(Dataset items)
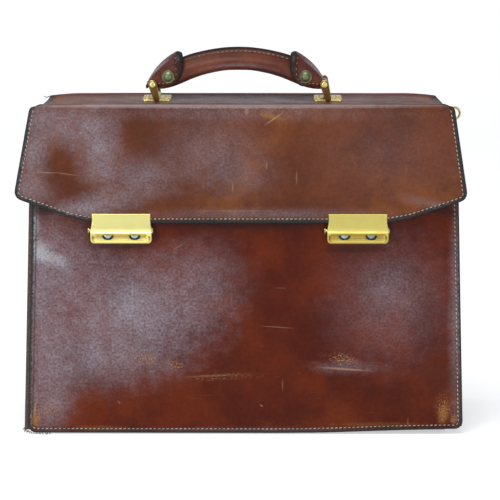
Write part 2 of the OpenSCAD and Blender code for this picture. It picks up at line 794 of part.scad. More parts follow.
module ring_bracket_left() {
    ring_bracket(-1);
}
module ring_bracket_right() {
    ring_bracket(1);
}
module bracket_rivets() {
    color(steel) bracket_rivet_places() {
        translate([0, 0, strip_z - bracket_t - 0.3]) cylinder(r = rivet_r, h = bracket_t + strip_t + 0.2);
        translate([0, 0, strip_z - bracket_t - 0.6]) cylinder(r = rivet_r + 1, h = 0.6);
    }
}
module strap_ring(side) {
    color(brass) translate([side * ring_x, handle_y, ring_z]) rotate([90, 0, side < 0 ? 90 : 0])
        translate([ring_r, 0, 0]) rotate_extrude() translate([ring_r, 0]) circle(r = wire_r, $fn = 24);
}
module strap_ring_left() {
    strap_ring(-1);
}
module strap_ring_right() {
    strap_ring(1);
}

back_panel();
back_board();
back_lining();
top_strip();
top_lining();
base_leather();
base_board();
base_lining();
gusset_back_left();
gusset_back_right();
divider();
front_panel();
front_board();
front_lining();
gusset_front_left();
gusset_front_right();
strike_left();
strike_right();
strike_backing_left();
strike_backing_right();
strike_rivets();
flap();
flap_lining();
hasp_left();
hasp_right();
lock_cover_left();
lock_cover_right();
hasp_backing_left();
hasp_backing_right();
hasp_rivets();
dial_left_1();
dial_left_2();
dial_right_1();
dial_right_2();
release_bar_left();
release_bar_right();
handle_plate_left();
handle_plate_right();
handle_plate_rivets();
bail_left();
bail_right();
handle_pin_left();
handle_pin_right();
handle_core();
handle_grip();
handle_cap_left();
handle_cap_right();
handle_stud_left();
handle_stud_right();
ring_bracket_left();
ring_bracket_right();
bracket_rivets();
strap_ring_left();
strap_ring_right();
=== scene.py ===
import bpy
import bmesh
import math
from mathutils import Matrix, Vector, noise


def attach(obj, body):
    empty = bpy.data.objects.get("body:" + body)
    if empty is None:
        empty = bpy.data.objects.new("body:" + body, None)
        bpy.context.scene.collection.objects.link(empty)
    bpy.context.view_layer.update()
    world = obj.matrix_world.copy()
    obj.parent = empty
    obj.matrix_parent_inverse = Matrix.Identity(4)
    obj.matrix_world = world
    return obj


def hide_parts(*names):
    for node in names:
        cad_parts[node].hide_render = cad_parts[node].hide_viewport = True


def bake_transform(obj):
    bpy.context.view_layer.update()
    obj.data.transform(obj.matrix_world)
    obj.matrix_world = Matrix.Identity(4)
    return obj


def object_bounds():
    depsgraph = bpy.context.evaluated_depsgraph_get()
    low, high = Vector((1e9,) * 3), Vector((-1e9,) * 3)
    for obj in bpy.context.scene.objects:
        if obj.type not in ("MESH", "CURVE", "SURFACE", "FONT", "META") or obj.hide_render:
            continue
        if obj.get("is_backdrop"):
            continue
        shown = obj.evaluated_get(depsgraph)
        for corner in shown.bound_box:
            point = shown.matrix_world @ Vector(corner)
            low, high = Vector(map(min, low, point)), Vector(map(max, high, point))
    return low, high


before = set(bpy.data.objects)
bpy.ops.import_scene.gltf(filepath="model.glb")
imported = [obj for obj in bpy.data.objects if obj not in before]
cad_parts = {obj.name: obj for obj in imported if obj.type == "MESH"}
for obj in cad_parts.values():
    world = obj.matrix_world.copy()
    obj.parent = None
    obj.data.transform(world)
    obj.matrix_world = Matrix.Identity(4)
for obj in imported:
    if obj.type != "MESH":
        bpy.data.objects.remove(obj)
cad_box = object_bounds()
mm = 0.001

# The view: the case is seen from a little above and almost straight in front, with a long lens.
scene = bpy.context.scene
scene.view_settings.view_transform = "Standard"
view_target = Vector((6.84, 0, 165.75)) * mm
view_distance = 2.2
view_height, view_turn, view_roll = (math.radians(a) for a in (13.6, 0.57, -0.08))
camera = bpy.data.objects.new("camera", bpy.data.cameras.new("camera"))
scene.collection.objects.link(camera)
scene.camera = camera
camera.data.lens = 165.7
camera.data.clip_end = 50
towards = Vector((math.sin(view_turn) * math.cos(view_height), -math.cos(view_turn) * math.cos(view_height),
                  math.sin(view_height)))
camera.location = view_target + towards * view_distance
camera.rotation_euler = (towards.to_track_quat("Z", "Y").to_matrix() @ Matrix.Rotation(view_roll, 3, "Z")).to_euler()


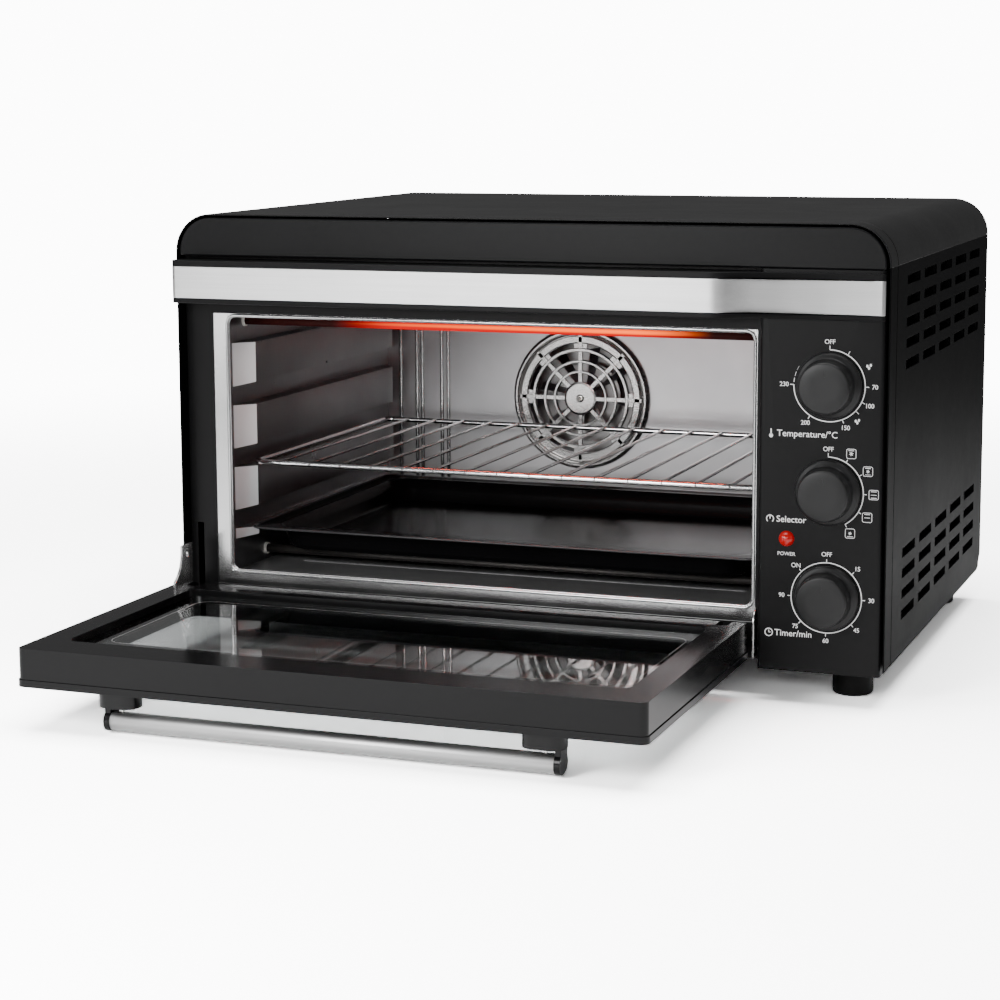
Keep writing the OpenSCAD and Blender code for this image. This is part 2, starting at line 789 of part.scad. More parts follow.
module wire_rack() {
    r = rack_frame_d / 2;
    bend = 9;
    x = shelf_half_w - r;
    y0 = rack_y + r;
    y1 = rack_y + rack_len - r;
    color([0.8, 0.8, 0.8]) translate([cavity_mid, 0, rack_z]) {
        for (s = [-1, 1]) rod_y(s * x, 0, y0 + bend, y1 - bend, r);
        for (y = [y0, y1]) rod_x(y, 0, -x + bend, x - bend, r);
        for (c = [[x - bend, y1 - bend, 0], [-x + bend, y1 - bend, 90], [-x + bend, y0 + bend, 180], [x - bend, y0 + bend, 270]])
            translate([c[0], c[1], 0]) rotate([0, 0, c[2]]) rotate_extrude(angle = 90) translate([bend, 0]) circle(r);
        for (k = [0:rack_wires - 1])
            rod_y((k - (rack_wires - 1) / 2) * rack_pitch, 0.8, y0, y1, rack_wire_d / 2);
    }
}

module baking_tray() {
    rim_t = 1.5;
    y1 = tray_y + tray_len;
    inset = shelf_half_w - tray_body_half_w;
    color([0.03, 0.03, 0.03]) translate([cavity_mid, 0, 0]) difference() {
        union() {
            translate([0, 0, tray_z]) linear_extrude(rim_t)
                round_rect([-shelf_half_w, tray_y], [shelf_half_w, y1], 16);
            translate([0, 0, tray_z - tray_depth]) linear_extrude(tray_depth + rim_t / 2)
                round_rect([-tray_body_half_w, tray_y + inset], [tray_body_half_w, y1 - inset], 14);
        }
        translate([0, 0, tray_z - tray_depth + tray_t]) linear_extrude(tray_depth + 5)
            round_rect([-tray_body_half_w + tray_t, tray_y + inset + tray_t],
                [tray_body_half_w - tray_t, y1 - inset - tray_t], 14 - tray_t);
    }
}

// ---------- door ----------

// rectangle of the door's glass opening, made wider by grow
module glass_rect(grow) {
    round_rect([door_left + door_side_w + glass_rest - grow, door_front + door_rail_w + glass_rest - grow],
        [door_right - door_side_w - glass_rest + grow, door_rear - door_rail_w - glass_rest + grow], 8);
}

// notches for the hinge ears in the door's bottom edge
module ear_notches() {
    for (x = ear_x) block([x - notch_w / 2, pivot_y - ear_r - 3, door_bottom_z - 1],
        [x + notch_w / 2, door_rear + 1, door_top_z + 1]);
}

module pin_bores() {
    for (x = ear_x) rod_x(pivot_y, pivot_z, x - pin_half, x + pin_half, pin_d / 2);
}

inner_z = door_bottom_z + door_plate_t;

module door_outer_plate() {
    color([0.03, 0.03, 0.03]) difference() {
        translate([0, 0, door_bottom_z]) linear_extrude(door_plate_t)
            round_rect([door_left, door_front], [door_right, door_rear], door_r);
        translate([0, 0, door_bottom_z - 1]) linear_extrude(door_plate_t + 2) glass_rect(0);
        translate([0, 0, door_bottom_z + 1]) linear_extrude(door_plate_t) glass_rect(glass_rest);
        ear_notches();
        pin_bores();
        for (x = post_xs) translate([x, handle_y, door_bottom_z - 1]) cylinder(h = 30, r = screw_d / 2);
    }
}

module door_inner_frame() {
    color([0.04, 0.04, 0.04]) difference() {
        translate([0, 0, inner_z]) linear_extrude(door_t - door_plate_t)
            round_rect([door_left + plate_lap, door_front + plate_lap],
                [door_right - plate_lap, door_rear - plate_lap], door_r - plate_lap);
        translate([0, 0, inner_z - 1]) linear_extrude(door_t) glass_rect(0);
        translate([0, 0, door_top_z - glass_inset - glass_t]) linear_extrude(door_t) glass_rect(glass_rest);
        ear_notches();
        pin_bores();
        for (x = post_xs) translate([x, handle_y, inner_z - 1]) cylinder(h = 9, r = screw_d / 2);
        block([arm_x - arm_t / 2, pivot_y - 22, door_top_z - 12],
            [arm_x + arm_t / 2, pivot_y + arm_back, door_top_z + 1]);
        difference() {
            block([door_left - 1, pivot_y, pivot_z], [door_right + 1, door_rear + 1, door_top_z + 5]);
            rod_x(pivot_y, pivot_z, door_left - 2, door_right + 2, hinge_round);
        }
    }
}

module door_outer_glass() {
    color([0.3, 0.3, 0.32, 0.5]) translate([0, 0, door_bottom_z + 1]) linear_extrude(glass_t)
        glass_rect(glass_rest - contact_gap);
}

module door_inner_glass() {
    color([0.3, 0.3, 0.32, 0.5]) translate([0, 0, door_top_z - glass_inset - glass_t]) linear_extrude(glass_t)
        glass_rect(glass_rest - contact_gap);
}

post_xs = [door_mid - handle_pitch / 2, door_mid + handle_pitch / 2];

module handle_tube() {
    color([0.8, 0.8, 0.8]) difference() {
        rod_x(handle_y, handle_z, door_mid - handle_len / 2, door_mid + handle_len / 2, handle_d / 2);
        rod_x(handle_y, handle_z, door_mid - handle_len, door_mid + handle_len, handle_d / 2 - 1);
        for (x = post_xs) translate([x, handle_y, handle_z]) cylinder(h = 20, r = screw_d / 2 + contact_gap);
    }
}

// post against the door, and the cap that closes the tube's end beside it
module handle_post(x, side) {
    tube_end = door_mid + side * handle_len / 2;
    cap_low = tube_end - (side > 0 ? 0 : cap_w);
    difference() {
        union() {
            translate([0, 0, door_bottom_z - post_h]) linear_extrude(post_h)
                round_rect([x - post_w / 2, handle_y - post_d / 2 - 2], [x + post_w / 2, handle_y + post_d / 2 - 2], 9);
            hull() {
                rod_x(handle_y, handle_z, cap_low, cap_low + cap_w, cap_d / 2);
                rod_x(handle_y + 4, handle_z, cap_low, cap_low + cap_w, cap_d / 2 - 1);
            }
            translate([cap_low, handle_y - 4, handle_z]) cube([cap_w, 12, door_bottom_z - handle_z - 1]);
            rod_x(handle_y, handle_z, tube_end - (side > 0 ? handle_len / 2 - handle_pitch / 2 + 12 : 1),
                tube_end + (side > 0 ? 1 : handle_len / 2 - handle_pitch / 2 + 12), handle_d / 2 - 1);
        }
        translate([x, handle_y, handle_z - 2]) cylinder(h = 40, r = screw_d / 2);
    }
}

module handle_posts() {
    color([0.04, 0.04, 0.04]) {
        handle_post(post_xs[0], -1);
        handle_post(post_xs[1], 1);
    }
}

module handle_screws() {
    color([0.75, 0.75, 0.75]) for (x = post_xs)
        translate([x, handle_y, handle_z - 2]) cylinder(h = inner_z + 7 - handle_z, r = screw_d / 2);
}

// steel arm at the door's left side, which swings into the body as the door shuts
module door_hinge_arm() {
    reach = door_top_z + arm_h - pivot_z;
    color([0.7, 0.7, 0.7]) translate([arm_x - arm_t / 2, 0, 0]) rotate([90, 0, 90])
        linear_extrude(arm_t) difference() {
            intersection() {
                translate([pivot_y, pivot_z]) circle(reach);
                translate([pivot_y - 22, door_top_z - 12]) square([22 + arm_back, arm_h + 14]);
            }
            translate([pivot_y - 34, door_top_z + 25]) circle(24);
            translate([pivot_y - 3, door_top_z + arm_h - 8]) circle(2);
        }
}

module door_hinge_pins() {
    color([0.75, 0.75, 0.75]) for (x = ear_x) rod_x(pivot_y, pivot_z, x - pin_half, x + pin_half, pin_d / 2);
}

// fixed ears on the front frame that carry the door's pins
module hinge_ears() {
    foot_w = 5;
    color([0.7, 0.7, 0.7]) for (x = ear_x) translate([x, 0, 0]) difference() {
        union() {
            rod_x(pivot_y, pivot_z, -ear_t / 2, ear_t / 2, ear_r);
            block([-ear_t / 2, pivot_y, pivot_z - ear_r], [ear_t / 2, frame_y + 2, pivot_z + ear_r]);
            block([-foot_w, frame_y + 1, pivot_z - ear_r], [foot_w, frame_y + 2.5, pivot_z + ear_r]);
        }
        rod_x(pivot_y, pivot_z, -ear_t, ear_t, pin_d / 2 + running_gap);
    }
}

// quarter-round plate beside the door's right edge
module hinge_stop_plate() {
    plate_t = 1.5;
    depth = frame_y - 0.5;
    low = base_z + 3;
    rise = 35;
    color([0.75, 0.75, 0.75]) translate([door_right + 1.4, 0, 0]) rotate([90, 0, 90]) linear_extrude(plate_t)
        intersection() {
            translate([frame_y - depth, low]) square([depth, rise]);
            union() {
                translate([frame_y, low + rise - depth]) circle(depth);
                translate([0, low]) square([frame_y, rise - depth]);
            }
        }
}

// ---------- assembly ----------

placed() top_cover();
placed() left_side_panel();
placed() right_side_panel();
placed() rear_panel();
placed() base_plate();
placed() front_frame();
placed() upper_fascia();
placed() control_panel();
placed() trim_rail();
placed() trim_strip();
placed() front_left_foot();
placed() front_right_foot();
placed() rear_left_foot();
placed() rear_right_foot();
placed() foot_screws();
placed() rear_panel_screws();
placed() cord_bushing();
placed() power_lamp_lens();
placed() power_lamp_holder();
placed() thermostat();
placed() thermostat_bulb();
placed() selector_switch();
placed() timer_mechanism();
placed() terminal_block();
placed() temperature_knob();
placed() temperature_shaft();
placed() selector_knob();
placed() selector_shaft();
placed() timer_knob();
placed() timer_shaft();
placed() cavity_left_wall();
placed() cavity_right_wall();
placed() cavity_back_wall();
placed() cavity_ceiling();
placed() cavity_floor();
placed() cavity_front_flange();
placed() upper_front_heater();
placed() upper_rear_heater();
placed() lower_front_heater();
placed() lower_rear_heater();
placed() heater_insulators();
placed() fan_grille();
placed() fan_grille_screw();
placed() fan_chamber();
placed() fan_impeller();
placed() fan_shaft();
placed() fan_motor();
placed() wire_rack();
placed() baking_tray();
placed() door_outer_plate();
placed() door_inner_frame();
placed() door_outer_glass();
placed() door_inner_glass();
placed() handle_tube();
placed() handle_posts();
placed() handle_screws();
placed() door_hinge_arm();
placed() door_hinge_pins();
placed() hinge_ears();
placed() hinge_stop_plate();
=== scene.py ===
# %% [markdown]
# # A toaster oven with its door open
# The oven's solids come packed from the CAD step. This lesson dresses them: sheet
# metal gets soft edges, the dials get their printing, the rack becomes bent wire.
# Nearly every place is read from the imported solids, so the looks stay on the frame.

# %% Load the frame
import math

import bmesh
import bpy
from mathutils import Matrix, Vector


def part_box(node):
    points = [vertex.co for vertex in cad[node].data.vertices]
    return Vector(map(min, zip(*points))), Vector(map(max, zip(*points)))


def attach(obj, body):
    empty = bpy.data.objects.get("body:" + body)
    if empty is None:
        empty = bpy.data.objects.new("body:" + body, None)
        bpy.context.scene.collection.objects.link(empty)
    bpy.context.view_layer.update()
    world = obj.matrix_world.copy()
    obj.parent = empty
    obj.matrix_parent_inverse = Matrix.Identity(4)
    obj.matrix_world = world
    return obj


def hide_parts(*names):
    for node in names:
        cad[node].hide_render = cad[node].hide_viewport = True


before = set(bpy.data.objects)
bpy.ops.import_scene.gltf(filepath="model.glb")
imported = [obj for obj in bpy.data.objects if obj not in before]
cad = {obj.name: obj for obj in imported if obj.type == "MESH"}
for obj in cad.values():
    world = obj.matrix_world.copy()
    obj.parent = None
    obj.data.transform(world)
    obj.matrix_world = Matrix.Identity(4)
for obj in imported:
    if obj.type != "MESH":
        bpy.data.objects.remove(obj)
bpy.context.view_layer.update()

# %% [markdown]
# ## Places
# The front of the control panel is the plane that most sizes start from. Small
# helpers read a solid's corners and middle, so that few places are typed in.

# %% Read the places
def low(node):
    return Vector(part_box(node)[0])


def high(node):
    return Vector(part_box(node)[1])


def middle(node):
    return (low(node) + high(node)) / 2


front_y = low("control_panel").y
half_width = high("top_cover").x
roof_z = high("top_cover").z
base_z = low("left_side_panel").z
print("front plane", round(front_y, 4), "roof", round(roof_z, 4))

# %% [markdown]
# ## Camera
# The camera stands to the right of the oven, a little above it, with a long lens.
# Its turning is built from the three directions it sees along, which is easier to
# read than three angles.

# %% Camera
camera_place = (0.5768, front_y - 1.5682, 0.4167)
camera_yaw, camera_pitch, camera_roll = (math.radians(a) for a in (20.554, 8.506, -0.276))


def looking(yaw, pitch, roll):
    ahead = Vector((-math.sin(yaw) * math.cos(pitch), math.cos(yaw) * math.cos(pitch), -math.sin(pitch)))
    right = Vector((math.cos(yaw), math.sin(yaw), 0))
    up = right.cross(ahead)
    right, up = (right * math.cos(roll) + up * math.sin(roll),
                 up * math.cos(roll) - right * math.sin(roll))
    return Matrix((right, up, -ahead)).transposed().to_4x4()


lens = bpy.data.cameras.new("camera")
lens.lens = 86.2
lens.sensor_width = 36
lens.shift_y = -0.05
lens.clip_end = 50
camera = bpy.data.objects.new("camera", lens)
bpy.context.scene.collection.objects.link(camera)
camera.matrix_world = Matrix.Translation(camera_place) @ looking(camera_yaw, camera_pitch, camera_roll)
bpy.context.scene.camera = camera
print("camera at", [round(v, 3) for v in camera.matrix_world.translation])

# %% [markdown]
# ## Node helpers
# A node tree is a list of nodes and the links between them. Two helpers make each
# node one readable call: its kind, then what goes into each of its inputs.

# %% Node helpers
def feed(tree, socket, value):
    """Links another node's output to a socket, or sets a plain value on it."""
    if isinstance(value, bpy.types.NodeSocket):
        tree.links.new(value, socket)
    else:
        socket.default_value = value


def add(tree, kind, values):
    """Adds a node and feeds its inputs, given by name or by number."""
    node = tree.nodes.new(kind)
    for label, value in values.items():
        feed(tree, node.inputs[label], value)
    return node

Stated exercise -
Give only a number: how many lines of the data hold the string "solids"?

Solution to this exercise -
2